* **DATA**:
*-*-*

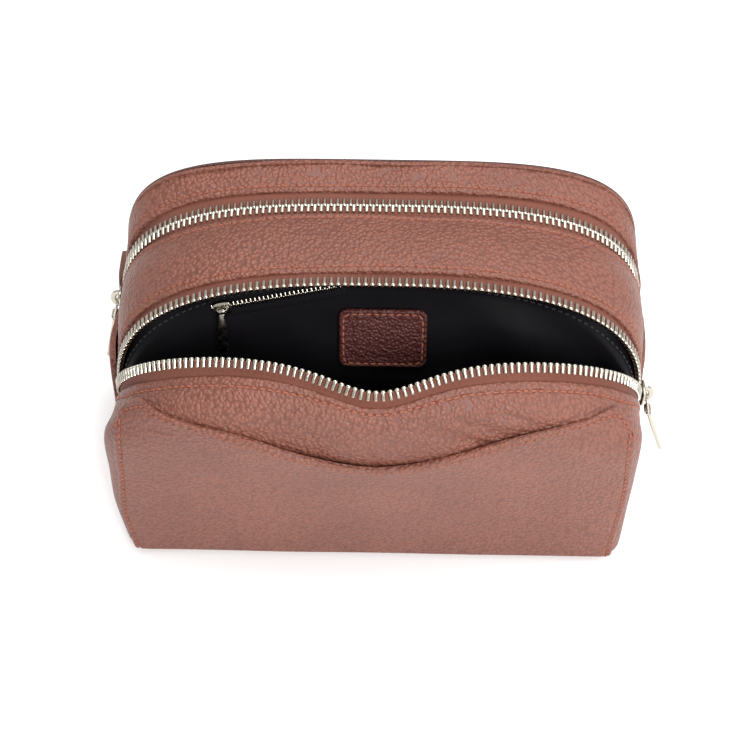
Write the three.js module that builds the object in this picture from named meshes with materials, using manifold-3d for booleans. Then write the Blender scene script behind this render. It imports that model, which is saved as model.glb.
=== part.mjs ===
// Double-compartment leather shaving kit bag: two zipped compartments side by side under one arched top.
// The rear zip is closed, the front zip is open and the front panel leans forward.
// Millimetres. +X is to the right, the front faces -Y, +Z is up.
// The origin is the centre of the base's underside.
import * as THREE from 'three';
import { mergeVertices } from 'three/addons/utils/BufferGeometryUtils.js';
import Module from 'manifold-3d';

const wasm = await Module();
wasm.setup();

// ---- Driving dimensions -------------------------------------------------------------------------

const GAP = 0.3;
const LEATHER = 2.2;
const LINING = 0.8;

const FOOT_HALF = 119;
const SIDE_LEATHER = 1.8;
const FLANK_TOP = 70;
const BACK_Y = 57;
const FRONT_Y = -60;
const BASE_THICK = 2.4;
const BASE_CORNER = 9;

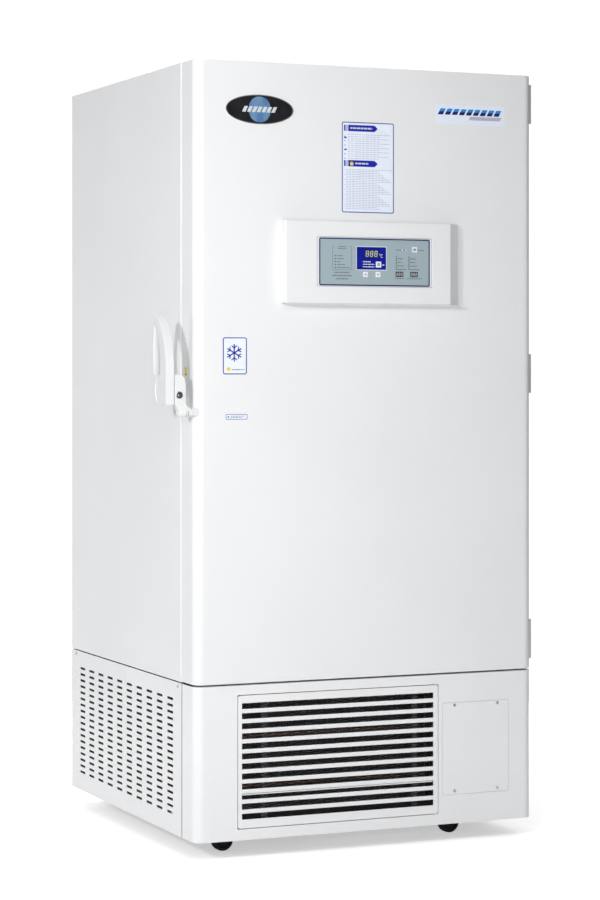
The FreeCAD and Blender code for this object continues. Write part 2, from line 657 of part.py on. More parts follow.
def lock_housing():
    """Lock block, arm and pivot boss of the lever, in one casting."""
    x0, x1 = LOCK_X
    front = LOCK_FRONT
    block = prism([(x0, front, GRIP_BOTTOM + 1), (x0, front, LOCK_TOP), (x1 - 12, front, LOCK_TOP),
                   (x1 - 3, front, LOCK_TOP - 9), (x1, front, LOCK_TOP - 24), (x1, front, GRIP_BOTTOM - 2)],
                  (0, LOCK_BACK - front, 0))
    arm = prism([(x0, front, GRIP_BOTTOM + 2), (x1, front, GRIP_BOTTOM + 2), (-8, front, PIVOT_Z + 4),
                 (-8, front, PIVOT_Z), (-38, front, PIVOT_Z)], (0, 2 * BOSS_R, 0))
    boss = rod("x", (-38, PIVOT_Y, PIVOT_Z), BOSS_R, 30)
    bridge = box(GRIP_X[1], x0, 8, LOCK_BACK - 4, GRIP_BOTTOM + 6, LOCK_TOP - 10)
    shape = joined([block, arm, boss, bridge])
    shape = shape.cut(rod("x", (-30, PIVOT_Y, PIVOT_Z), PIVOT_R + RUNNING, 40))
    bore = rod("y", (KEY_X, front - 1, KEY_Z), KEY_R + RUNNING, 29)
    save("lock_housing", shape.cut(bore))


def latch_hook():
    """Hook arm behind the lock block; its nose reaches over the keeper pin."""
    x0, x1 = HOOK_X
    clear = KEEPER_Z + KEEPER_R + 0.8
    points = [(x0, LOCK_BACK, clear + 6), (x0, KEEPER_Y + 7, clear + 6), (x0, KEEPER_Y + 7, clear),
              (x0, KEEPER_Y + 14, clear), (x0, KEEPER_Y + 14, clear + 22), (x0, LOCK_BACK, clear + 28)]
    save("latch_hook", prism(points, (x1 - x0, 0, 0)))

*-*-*

* **THE PROBLEM**:
Every record above should be output exactly.

* **THE ANSWER**:
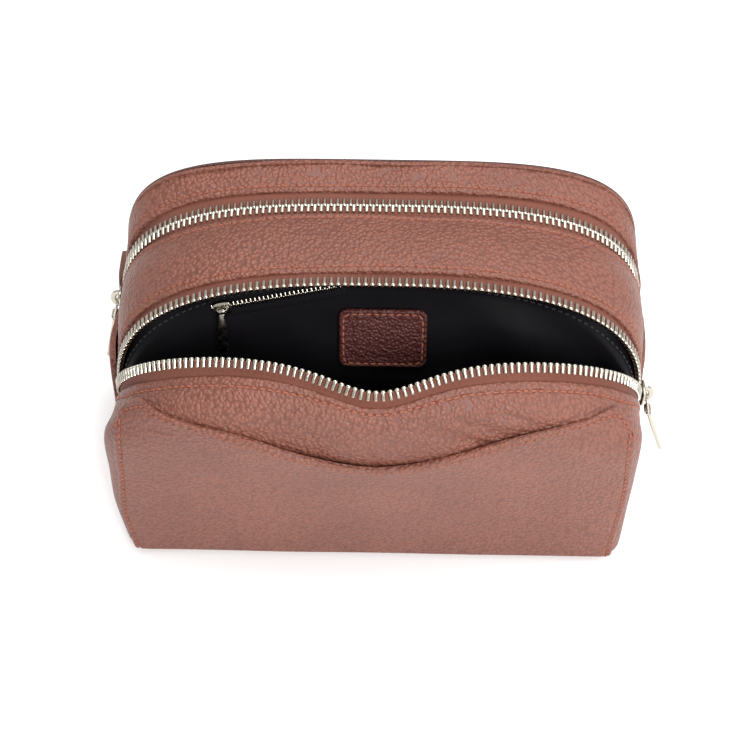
Write the three.js module that builds the object in this picture from named meshes with materials, using manifold-3d for booleans. Then write the Blender scene script behind this render. It imports that model, which is saved as model.glb.
=== part.mjs ===
// Double-compartment leather shaving kit bag: two zipped compartments side by side under one arched top.
// The rear zip is closed, the front zip is open and the front panel leans forward.
// Millimetres. +X is to the right, the front faces -Y, +Z is up.
// The origin is the centre of the base's underside.
import * as THREE from 'three';
import { mergeVertices } from 'three/addons/utils/BufferGeometryUtils.js';
import Module from 'manifold-3d';

const wasm = await Module();
wasm.setup();

// ---- Driving dimensions -------------------------------------------------------------------------

const GAP = 0.3;
const LEATHER = 2.2;
const LINING = 0.8;

const FOOT_HALF = 119;
const SIDE_LEATHER = 1.8;
const FLANK_TOP = 70;
const BACK_Y = 57;
const FRONT_Y = -60;
const BASE_THICK = 2.4;
const BASE_CORNER = 9;

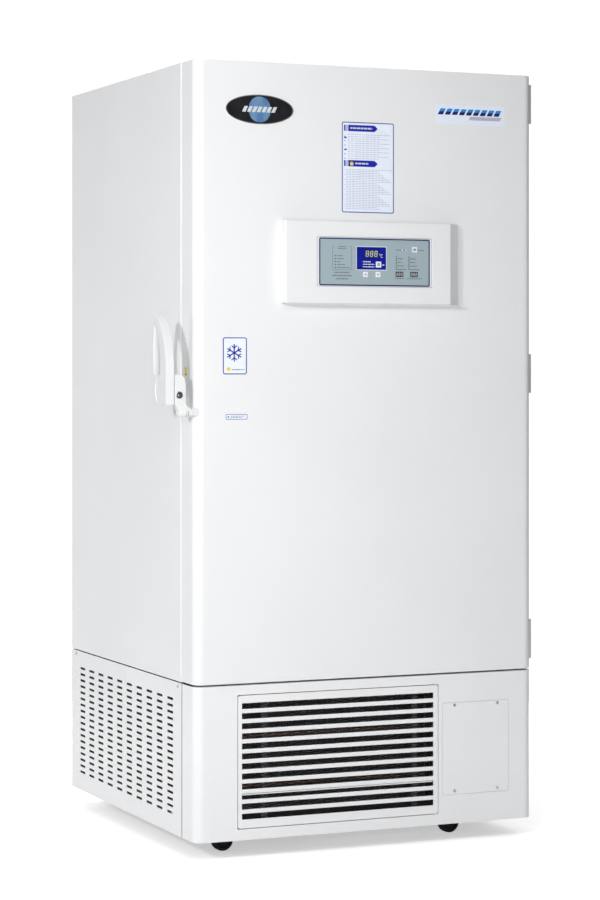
The FreeCAD and Blender code for this object continues. Write part 2, from line 657 of part.py on. More parts follow.
def lock_housing():
    """Lock block, arm and pivot boss of the lever, in one casting."""
    x0, x1 = LOCK_X
    front = LOCK_FRONT
    block = prism([(x0, front, GRIP_BOTTOM + 1), (x0, front, LOCK_TOP), (x1 - 12, front, LOCK_TOP),
                   (x1 - 3, front, LOCK_TOP - 9), (x1, front, LOCK_TOP - 24), (x1, front, GRIP_BOTTOM - 2)],
                  (0, LOCK_BACK - front, 0))
    arm = prism([(x0, front, GRIP_BOTTOM + 2), (x1, front, GRIP_BOTTOM + 2), (-8, front, PIVOT_Z + 4),
                 (-8, front, PIVOT_Z), (-38, front, PIVOT_Z)], (0, 2 * BOSS_R, 0))
    boss = rod("x", (-38, PIVOT_Y, PIVOT_Z), BOSS_R, 30)
    bridge = box(GRIP_X[1], x0, 8, LOCK_BACK - 4, GRIP_BOTTOM + 6, LOCK_TOP - 10)
    shape = joined([block, arm, boss, bridge])
    shape = shape.cut(rod("x", (-30, PIVOT_Y, PIVOT_Z), PIVOT_R + RUNNING, 40))
    bore = rod("y", (KEY_X, front - 1, KEY_Z), KEY_R + RUNNING, 29)
    save("lock_housing", shape.cut(bore))


def latch_hook():
    """Hook arm behind the lock block; its nose reaches over the keeper pin."""
    x0, x1 = HOOK_X
    clear = KEEPER_Z + KEEPER_R + 0.8
    points = [(x0, LOCK_BACK, clear + 6), (x0, KEEPER_Y + 7, clear + 6), (x0, KEEPER_Y + 7, clear),
              (x0, KEEPER_Y + 14, clear), (x0, KEEPER_Y + 14, clear + 22), (x0, LOCK_BACK, clear + 28)]
    save("latch_hook", prism(points, (x1 - x0, 0, 0)))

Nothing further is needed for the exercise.